Return-on-equity (ROE) factor. Firms with high profitability (high ROE) earn higher returns on average. This is intuitive: profitable firms are worth more. The factor is constructed by ranking firms on ROE and taking long-short positions accordingly.

Expected growth factor. Firms with high expected growth rates—measured from analyst forecasts, historical earnings trends, or other signals—tend to underperform. The hypothesis: the market extrapolates growth linearly but growth often disappoints, so high-growth stocks are overvalued. Going long low-growth (mature, less-hyped) firms and shorting high-growth names earns a premium.

Comparison to Fama-French

The Fama-French five-factor model includes market, size, value, profitability, and investment factors. The Q-model has four factors: market, investment, ROE, and expected growth.

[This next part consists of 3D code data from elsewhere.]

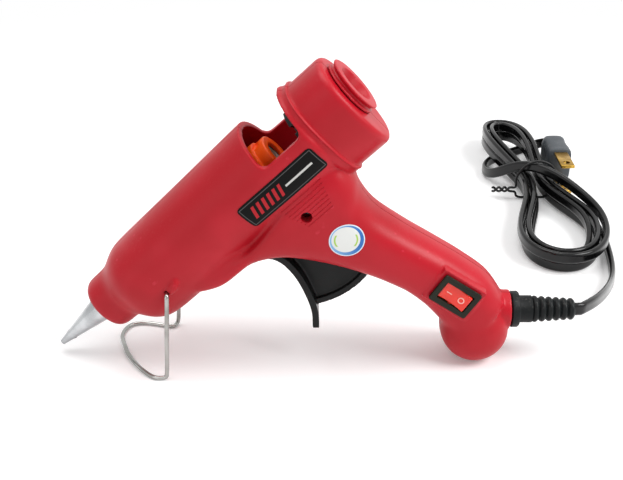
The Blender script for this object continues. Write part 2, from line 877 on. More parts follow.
class Finishes:
    """Every finish of the applicator, and the materials made from them."""

    BOOK: dict[str, Finish] = {
        "Red Casing Plastic": Moulded(
            "B90E22", "AC0A1B", "E8465E", rough=(0.36, 0.46), grain=0.35, relief=0.01, patch=26.0,
            wear=0.22, dust=0.03, specular=0.28,
        ),
        "Orange Plastic": Moulded(
            "FF5A0A", "F04C04", "FF8A3C", rough=(0.38, 0.48), wear=0.3, through=0.2,
        ),
        "Black Plastic": Moulded(
            "131414", "0D0E0E", "343636", rough=(0.3, 0.42), wear=0.5, specular=0.2,
        ),
        "Bezel Plastic": Moulded(
            "1A1D12", "13160D", "34382A", rough=(0.4, 0.5), grain=0.3, wear=0.4, specular=0.2,
        ),
        "Relief Rubber": Moulded(
            "121516", "0C0E0F", "2C3031", rough=(0.38, 0.5), grain=0.3, relief=0.02, wear=0.4,
            specular=0.16,
        ),
        "Rocker Plastic": Moulded(
            "F2301C", "EA2613", "FF7358", rough=(0.12, 0.2), grain=1.5, relief=0.004, wear=0.25,
            dust=0.02,
            coat=0.4, through=0.1,
        ),
        "Rocker Mark": Moulded("FFC9BE", "FFB9AC", "FFFFFF", rough=(0.4, 0.5), patch=3.0),
        "Lead Sheath": Moulded(
            "0B0B0C", "070708", "2A2B2C", rough=(0.14, 0.24), grain=2.2, relief=0.03, patch=30.0,
            wear=0.25,
            dust=0.04, coat=0.15, specular=0.25,
        ),
        "Plug Plastic": Moulded(
            "4A4F54", "3F4449", "8C9093", rough=(0.36, 0.46), grain=0.4, relief=0.016, wear=0.5,
        ),
        "Tie Sheath": Moulded(
            "0E0E0F", "080809", "2D2E2F", rough=(0.26, 0.36), grain=0.8, relief=0.03,
        ),
        "Silicone": Moulded("B9B2A6", "A9A295", "D8D2C8", rough=(0.45, 0.6), through=0.3),
        "Heater Film": Moulded(
            "C2791B", "A9610F", "E0A040", rough=(0.2, 0.34), grain=1.2, patch=4.0, coat=0.3,
        ),
        "Heater Ceramic": Moulded(
            "D9D3C4", "CBC3B1", "EFEAE0", rough=(0.6, 0.75), grain=0.25, relief=0.02,
        ),
        "Brown Core": Moulded("6B3A1E", "5A2E16", "8E5C3C", rough=(0.3, 0.4)),
        "Blue Core": Moulded("2A4F9B", "203F80", "5A7EC4", rough=(0.3, 0.4)),
        "Turned Aluminium": Metal(
            "C4C6C8", "A9ABAD", rough=(0.14, 0.22), spacing=0.35, relief=0.008, patch=9.0,
        ),
        "Cast Aluminium": Metal(
            "A9ABAD", "85888A", rough=(0.42, 0.6), spacing=0.6, relief=0.05, patch=3.0,
        ),
        "Bright Wire": Metal(
            "A9A9A6", "93928E", rough=(0.12, 0.2), spacing=1.2, turn=90.0, relief=0.003, patch=6.0,
        ),
        "Screw Steel": Metal("9A9C9E", "6E7072", rough=(0.22, 0.4), spacing=0.4, relief=0.006),
        "Brass": Metal("C9A14A", "9C7A34", rough=(0.2, 0.4), spacing=0.5, relief=0.006),
        "Label Plate": Printed("060606", plate_pattern),
        "Round Sticker": Printed("E4E6E3", round_pattern, rough=(0.3, 0.4), specular=0.3),
    }
    NODES: dict[str, tuple[str, Slot]] = {
        "melt_chamber": ("Cast Aluminium", Slot.CAST),
        "heater_film": ("Heater Film", Slot.FILM),
        "electrode_upper": ("Brass", Slot.BRASS),
        "electrode_lower": ("Brass", Slot.BRASS),
        "heater_element": ("Heater Ceramic", Slot.CERAMIC),
        "inlet_sleeve": ("Silicone", Slot.SILICONE),
        "sleeve_clip": ("Screw Steel", Slot.SPRING),
        "grip_bush": ("Silicone", Slot.SILICONE),
        "return_spring": ("Screw Steel", Slot.SPRING),
        "trigger_pin": ("Screw Steel", Slot.SPRING),
        "switch_terminal_load": ("Brass", Slot.BRASS),
        "switch_terminal_live": ("Brass", Slot.BRASS),
        "lead_inside": ("Lead Sheath", Slot.SHEATH),
        "lead_clamp": ("Black Plastic", Slot.BLACK),
        "core_live": ("Brown Core", Slot.BROWN),
        "core_switched": ("Brown Core", Slot.BROWN),
        "core_neutral": ("Blue Core", Slot.BLUE),
    }

    def __init__(self) -> None:
        """Makes the shared effects, and no material yet."""
        self.effects = Effects()
        self.made: dict[str, bpy.types.Material] = {}

    def material(self, name: str) -> bpy.types.Material:
        """The material of a finish, made when it is first asked for.

        Args:
            name: Name of the finish.

        Returns:
            The material.
        """
        if name not in self.made:
            material = bpy.data.materials.new(name)
            graph = emptied(material)
            shader = graph.add("BsdfPrincipled", self.BOOK[name].write(graph, self.effects))
            graph.add("OutputMaterial", {"Surface": shader.outputs[0]})
            self.made[name] = material
        return self.made[name]

    def carry_over(self) -> None:
        """Gives the solids that show as they are their finish."""
        for name, (finish, slot) in self.NODES.items():
            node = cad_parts[name]
            node.data.materials.clear()
            node.data.materials.append(self.material(finish))
            LOG.info("%s keeps its solid, in %s", name, finish)


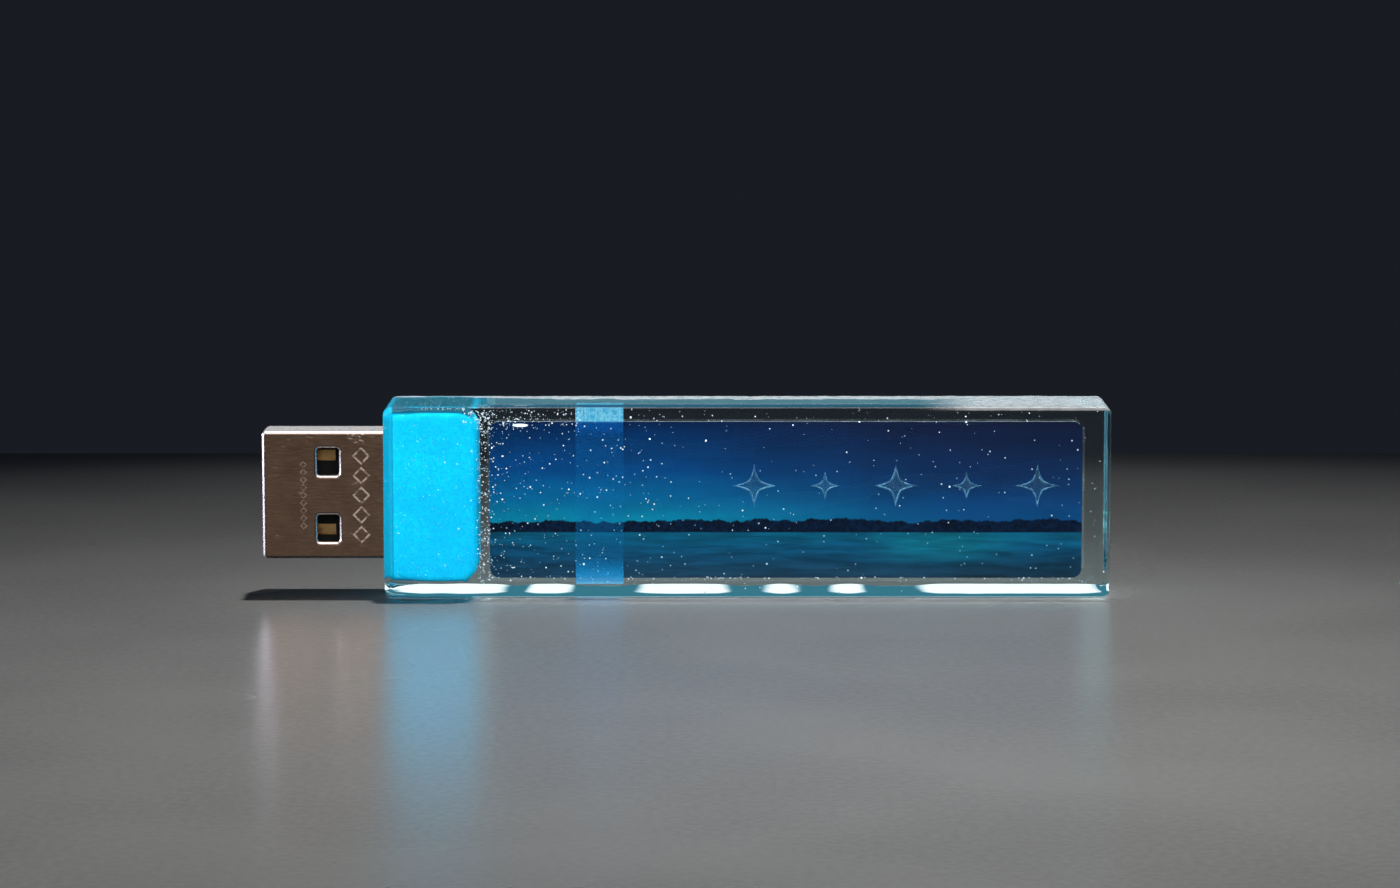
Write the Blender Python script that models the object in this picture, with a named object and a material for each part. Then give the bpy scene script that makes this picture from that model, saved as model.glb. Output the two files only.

In terms of coverage, they’re conceptually similar. Q-ROE is similar to profitability; Q-expected-growth is a cousin of size (small firms are often expected to grow faster). But the constructions differ. Fama-French sorts by quintiles and uses portfolio returns as factors. Q-Factor builds factors from fundamental variables directly.

Empirically, neither model dominates consistently. In some data sets and time periods, Fama-French explains returns better; in others, Q-Factor does. Many practitioners use both and accept that factor models are imperfect.

Construction and measurement

To build a Q-Factor return series, researchers proceed as follows:

  1. Collect fundamentals. For each firm and each period (usually quarter), gather assets, capital expenditure, ROE, and growth forecasts.

  2. Compute factor scores. Translate fundamentals into factor scores. A firm’s “investment score” might be the ratio of capex to assets; its “ROE score” is simply ROE; its “growth score” might come from analyst consensus or lagged earnings growth.

  3. Sort and construct returns. Partition firms by score (often into deciles). Form a self-financing long-short portfolio: long the decile of high-ROE (or low-investment, or low-expected-growth) firms, short the decile of low-ROE firms. Compute equal- or value-weighted returns for this portfolio.

  4. Time-series regression. With factor returns in hand, regress any portfolio’s returns against the four factors. The coefficients are the portfolio’s loadings.

This process mirrors Fama-French methodology, with the key difference that fundamentals—not stock sorts—drive factor construction. In principle, this should anchor the model more firmly to economic reality, though empiricists note that both approaches end up “data mining” the same historical return patterns.

When to use Q-Factor

For economically motivated analysis. If you want to build factor models grounded in investment theory rather than empirical sorting, Q-Factor is appealing. Its factors have clear economic interpretations: capital allocation, profitability, growth expectations.

For fundamental-based portfolio construction. Because Q-Factor factors derive from balance-sheet and income-statement data, they’re easier to integrate with fundamental analysis. A value manager who already screens on ROE and capital efficiency can naturally adopt Q-Factor.

For academic research. Q-Factor is the reigning alternative to Fama-French in top-tier research. Publishing with Q-Factor shows engagement with cutting-edge asset pricing theory.

Caveats: Q-Factor is not “better” than Fama-French; it’s different. Practitioners often use both models in parallel, viewing them as complementary lenses. In live trading, factor predictability is modest, and switching between models is unlikely to move the needle on returns.

International and implementation considerations

The Q-Factor Model has been tested on US data extensively and more recently on international equities. Results are mixed. In some developed markets (UK, Japan), Q-Factors explain returns reasonably well. In emerging markets, the patterns are weaker and less consistent than in the US. This suggests that the economic mechanisms driving the model in the US (overconfidence about high-growth firms, mispricing of capital-allocation quality) may be weaker abroad, where markets are less efficient or where different behavioral biases dominate.

For factor investing in international markets, investors often blend US-derived models like Q-Factor with local customizations, testing whether the factors hold in each region and adjusting factor definitions if needed.